-- Task objective --
From the line with "cad_parts[node].hide_render = cad_parts[node].hide_viewport" to the line with "from a value.", both lines included, set down exactly those lines, please, and no others.

-- Given data --
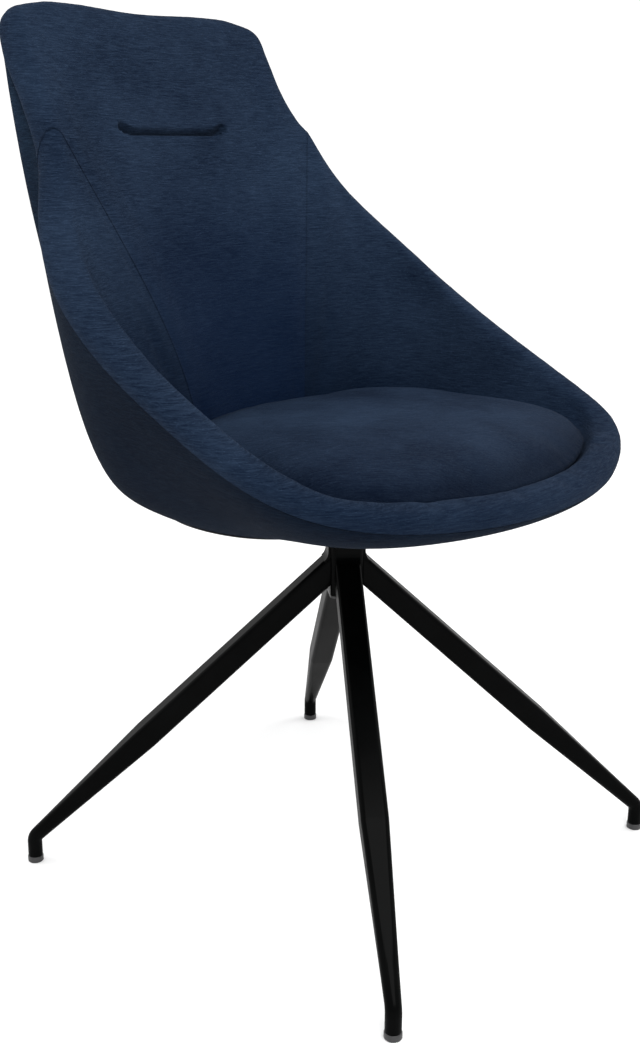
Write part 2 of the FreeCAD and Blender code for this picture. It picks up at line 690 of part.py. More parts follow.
def sewn_solid(half_faces, whole_faces=()):
    """Closed solid from the faces of one half, their mirror images and faces that span both."""
    mirrored = [face.mirror(Vector(0, 0, 0), Vector(1, 0, 0)) for face in half_faces]
    shell = Part.makeShell(list(half_faces) + mirrored + list(whole_faces))
    shell.sewShape(TOLERANCE)
    solid = Part.makeSolid(Part.Shell(shell.Faces))
    if solid.Volume < 0:
        solid.reverse()
    return solid


def outer_cover(stations):
    """Padded cover on the outside of the bucket, open under the seat board."""
    outer = rows_of(stations, lambda s: s.wall(0.0, 0.0, s.seam))
    inner = rows_of(stations, lambda s: s.wall(COVER_THICKNESS, 0.0, s.seam)[::-1])
    rows = [outer, ends_of(outer, inner), inner, ends_of(inner, outer)]
    shares = shares_of(stations)
    return sewn_solid([strip_face(group, shares) for group in rows])


def shell_core(stations):
    """Moulded bucket with a closed floor and a mounting boss."""
    outer = rows_of(stations, lambda s: s.wall(CORE_START, 0.0, s.seam))
    inner = rows_of(stations, lambda s: s.wall(CORE_END, 0.0, s.seam)[::-1])
    shares = shares_of(stations)
    strips = [strip_face(group, shares) for group in (outer, ends_of(outer, inner), inner)]
    bowl = sewn_solid(strips, [level_face(outer[0], shares), level_face(inner[-1], shares)])
    boss_width = BOLT_SPACING + 2 * BOLT_WASHER_DIAMETER
    boss = plate_prism(boss_width, PLATE_CORNER_RADIUS, COVER_UNDERSIDE, CORE_START + CORE_THICKNESS / 2)
    return bowl.fuse(boss).cut(at_bolts(bolt_hole))


def padding(stations):
    """Padding of the whole bucket: back, wings and lip in one ring."""
    back = rows_of(stations, lambda s: s.wall(PAD_BACK, PAD_START, s.rim_start))
    skin = rows_of(stations, lambda s: s.wall(0.0, s.rim_start, 1.0))
    cap = rows_of(stations, lambda s: s.cap())
    inside = rows_of(stations, lambda s: s.inside())
    rows = [back, ends_of(back, skin), skin, cap, inside, ends_of(inside, back)]
    shares = shares_of(stations)
    return sewn_solid([strip_face(group, shares) for group in rows])


def back_wedge(gap):
    """Space behind the two seam planes, moved back by a gap."""
    reach = 2 * BELLY_HALF_WIDTH
    slope = math.tan(math.radians(SEAM_PLANE_DEG))
    start = SEAM_PLANE_Y + gap / math.cos(math.radians(SEAM_PLANE_DEG))
    middle = Vector(0, start, 0)
    corners = [middle, Vector(reach, start + reach * slope, 0),
               Vector(-reach, start + reach * slope, 0), middle]
    return Part.Face(Part.makePolygon(corners)).extrude(UP * (2 * TOP_HEIGHT))


def crease_tool(stations):
    """Round bar with turned up ends that presses the crease into the back pad."""
    front = strip_face(rows_of(stations, lambda s: s.inside()), shares_of(stations))

    def bar_point(x, height):
        """Middle of the bar in front of the padding at a place on it."""
        probe = Part.makeLine(Vector(x, 0, height), Vector(x, TOP_Y, height))
        nearest = probe.distToShape(front)[1][0][0]
        return Vector(x, nearest.y - CREASE_RADIUS + CREASE_BITE, height)

    bend = bar_point(CREASE_LENGTH / 2 - CREASE_END, CREASE_HEIGHT)
    end = bar_point(CREASE_LENGTH / 2, CREASE_HEIGHT + CREASE_END_RISE)
    points = [Vector(-end.x, end.y, end.z), Vector(-bend.x, bend.y, bend.z), bend, end]
    balls = [Part.makeSphere(CREASE_RADIUS, point) for point in points]
    bars = []
    for start, stop in zip(points, points[1:]):
        step = stop - start
        bars.append(Part.makeCylinder(CREASE_RADIUS, step.Length, start, step))
    return bars + balls


def back_pad(stations, pads):
    """Padded back with its head roll, between the two seams."""
    return pads.common(back_wedge(SOFT_GAP / 2)).cut(crease_tool(stations))


def rim_pad(pads):
    """Padded wings and front lip, in one piece round the seat."""
    return pads.cut(back_wedge(-SOFT_GAP / 2))


# Flat layers and cushion


def oval_plate(half_width, front, rear, bottom, top):
    """Level plate with an oval outline between two heights."""
    shares = [index / PLATE_STEPS for index in range(PLATE_STEPS + 1)]
    row = [oval_point(math.pi * share, half_width, front, rear, FLOOR_SQUARENESS, bottom)
           for share in shares]
    return level_face(row, shares).extrude(UP * (top - bottom))


def under_cover():
    """Black cloth that closes the underside of the seat."""
    cloth = oval_plate(FLOOR_HALF_WIDTH + CLOTH_LAP, FLOOR_FRONT + CLOTH_LAP, FLOOR_REAR + CLOTH_LAP,
                       PLATE_TOP + CLOTH_GAP, COVER_UNDERSIDE - CLOTH_GAP)
    return cloth.cut(at_bolts(bolt_hole))


def seat_board():
    """Plywood board on the floor of the shell, with holes for the tee nuts and bolts."""
    board = oval_plate(FLOOR_HALF_WIDTH - BOARD_EDGE_GAP, FLOOR_FRONT - BOARD_EDGE_GAP,
                       FLOOR_REAR - BOARD_EDGE_GAP, BOARD_BOTTOM, BOARD_TOP)
    barrels = at_bolts(lambda x, y: nut_barrel(x, y, RUNNING_GAP))
    return board.cut(barrels).cut(at_bolts(bolt_hole))


def seat_base_pad():
    """Foam layer over the board, under the loose cushion."""
    return oval_plate(BASE_PAD_HALF_WIDTH, BASE_PAD_FRONT, BASE_PAD_REAR, BASE_PAD_BOTTOM, BASE_PAD_TOP)


class CushionLine:
    """Outline of the cushion at one station, from its underside to its flat middle."""

    def __init__(self, station):
        """Fits the cushion line to the padding beside it."""
        angle = station.angle
        inward = Vector(-math.sin(angle), math.cos(angle), 0)
        edge_height = at_place(CUSHION_EDGE_HEIGHTS, angle)
        self.widest = station.inside_at(edge_height) + inward * CUSHION_SIDE_GAP
        self.bottom = station.inside_at(CUSHION_BOTTOM) + inward * CUSHION_TUCK
        beside = station.inside_at((edge_height + CUSHION_BOTTOM) / 2) + inward * CUSHION_FLANK_GAP
        self.side = [self.bottom, self.bottom - inward * (CUSHION_TUCK * CUSHION_FULLNESS),
                     beside, self.widest]
        centre = Vector(0, PLAN_CENTRE_Y, edge_height)
        crown = UP * (CUSHION_CROWN_HEIGHT - edge_height)
        self.flat = centre + (self.widest - centre) * CUSHION_FLAT_SHARE + crown
        shoulder = centre + (self.widest - centre) * CUSHION_SHOULDER_SHARE + crown
        self.top = [self.widest, self.widest + crown * CUSHION_FULLNESS, shoulder, self.flat]


def seat_cushion(stations):
    """Loose cushion with a crown and drawn in sides that fills the bottom of the bucket."""
    lines = [CushionLine(station) for station in stations]
    side = rows_of(lines, lambda line: line.side)
    top = rows_of(lines, lambda line: line.top)
    shares = shares_of(stations)
    return sewn_solid([strip_face(side, shares), strip_face(top, shares)],
                      [level_face(side[0], shares), level_face(top[-1], shares)])


def leg_set(make):
    """Copies of a piece at the four legs, with the names of the legs."""
    places = ("rear_left", "rear_right", "front_right", "front_left")
    piece = make()
    return {place: around_axis(piece, LEG_TURN + 90 * index) for index, place in enumerate(places)}


def all_parts():
    """Every node of the chair with its solid or group of solids."""
    parts = {"leg_" + place: piece for place, piece in leg_set(leg).items()}
    parts.update({"glide_" + place: piece for place, piece in leg_set(glide).items()})
    for make in (hub_tube, hub_end_cap, upper_bush, lower_bush, thrust_washer):
        parts[make.__name__] = around_axis(make(), LEG_TURN)
    for make in (swivel_spindle, spindle_washer, retaining_ring, seat_plate, seat_board, under_cover,
                 seat_base_pad):
        parts[make.__name__] = make()
    parts["mounting_bolts"] = at_bolts(mounting_bolt)
    parts["bolt_washers"] = at_bolts(bolt_washer)
    parts["tee_nuts"] = at_bolts(tee_nut)
    stations = make_stations()
    pads = padding(stations)
    parts["outer_cover"] = outer_cover(stations)
    parts["shell_core"] = shell_core(stations)
    parts["back_pad"] = back_pad(stations, pads)
    parts["rim_pad"] = rim_pad(pads)
    parts["seat_cushion"] = seat_cushion(stations)
    return parts


def main():
    """Builds the chair, centres it over the origin and writes one file for each node."""
    parts = all_parts()
    box = Part.makeCompound(list(parts.values())).optimalBoundingBox()
    middle = Vector(box.Center.x, box.Center.y, 0)
    os.makedirs(PARTS_FOLDER, exist_ok=True)
    for name, shape in parts.items():
        shape.translate(middle * -1)
        shape.exportStep(os.path.join(PARTS_FOLDER, name + ".step"))
    print("turning axis at x %.3f y %.3f" % (-middle.x, -middle.y))


main()
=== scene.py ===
"""Looks of the swivel dining chair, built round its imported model. Metres, +Z up, the sitter looks along -Y."""

import json
import logging
import math
from dataclasses import dataclass, field
from enum import Enum
from typing import Iterable, Optional, Union

import bpy
import bmesh
import numpy as np
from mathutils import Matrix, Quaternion, Vector, noise
from mathutils.bvhtree import BVHTree
from mathutils.kdtree import KDTree

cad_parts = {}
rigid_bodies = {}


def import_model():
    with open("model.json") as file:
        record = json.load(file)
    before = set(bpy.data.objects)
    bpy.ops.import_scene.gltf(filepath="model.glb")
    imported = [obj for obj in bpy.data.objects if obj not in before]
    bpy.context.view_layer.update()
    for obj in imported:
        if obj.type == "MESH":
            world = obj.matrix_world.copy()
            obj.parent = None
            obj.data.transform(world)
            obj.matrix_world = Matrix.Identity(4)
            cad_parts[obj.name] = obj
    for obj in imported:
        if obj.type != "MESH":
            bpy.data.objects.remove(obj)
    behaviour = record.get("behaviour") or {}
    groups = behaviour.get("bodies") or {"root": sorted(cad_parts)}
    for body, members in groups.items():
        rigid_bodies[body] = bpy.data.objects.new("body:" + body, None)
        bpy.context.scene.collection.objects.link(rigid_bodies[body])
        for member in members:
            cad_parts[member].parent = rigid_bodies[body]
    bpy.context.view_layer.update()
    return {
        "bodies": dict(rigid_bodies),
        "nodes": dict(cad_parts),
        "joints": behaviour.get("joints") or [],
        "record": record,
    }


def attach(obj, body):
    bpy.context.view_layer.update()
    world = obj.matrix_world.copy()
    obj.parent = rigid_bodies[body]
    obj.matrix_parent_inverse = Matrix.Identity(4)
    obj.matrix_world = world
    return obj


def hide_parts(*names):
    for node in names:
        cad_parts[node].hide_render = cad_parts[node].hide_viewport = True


LOG = logging.getLogger("dining_chair")
POCKET = (0.0, 0.08, 0.50)      # middle of the bucket's deepest shade, in metres
Value = Union["Term", float, int, tuple]


# Shader graphs


class Term:
    """A value in a shader graph that can be used in sums and products."""

    def __init__(self, graph: "Graph", socket: bpy.types.NodeSocket) -> None:
        """Wraps a socket.

        Args:
            graph: the graph that the socket belongs to.
            socket: the output socket.
        """
        self.graph = graph
        self.socket = socket

    def _math(self, operation: str, other: Value, swapped: bool = False) -> "Term":
        """Adds a Math node.

        Args:
            operation: name of the Math node's operation.
            other: the second value.
            swapped: puts the other value first.

        Returns:
            The node's result.
        """
        pair = (other, self) if swapped else (self, other)
        return self.graph.math(operation, *pair)

    def __add__(self, other: Value) -> "Term":
        """Adds a value.

        Args:
            other: the value on the right.

        Returns:
            The sum.
        """
        return self._math("ADD", other)

    def __radd__(self, other: Value) -> "Term":
        """Adds this term to a value.

        Args:
            other: the value on the left.

        Returns:
            The sum.
        """
        return self._math("ADD", other, True)

    def __sub__(self, other: Value) -> "Term":
        """Takes a value away.

        Args:
            other: the value on the right.

        Returns:
            The difference.
        """
        return self._math("SUBTRACT", other)

    def __rsub__(self, other: Value) -> "Term":
        """Takes this term away from a value.

        Args:
            other: the value on the left.

        Returns:
            The difference.
        """
        return self._math("SUBTRACT", other, True)

    def __mul__(self, other: Value) -> "Term":
        """Multiplies by a value.

        Args:
            other: the value on the right.

        Returns:
            The product.
        """
        return self._math("MULTIPLY", other)

    def __rmul__(self, other: Value) -> "Term":
        """Multiplies a value by this term.

        Args:
            other: the value on the left.

        Returns:
            The product.
        """
        return self._math("MULTIPLY", other, True)

    def __pow__(self, other: Value) -> "Term":
        """Raises to a power.

        Args:
            other: the power.

        Returns:
            The result.
        """
        return self._math("POWER", other)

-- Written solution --
        cad_parts[node].hide_render = cad_parts[node].hide_viewport = True


LOG = logging.getLogger("dining_chair")
POCKET = (0.0, 0.08, 0.50)      # middle of the bucket's deepest shade, in metres
Value = Union["Term", float, int, tuple]


# Shader graphs


class Term:
    """A value in a shader graph that can be used in sums and products."""

    def __init__(self, graph: "Graph", socket: bpy.types.NodeSocket) -> None:
        """Wraps a socket.

        Args:
            graph: the graph that the socket belongs to.
            socket: the output socket.
        """
        self.graph = graph
        self.socket = socket

    def _math(self, operation: str, other: Value, swapped: bool = False) -> "Term":
        """Adds a Math node.

        Args:
            operation: name of the Math node's operation.
            other: the second value.
            swapped: puts the other value first.

        Returns:
            The node's result.
        """
        pair = (other, self) if swapped else (self, other)
        return self.graph.math(operation, *pair)

    def __add__(self, other: Value) -> "Term":
        """Adds a value.

        Args:
            other: the value on the right.

        Returns:
            The sum.
        """
        return self._math("ADD", other)

    def __radd__(self, other: Value) -> "Term":
        """Adds this term to a value.

        Args:
            other: the value on the left.

        Returns:
            The sum.
        """
        return self._math("ADD", other, True)

    def __sub__(self, other: Value) -> "Term":
        """Takes a value away.

        Args:
            other: the value on the right.

        Returns:
            The difference.
        """
        return self._math("SUBTRACT", other)

    def __rsub__(self, other: Value) -> "Term":
        """Takes this term away from a value.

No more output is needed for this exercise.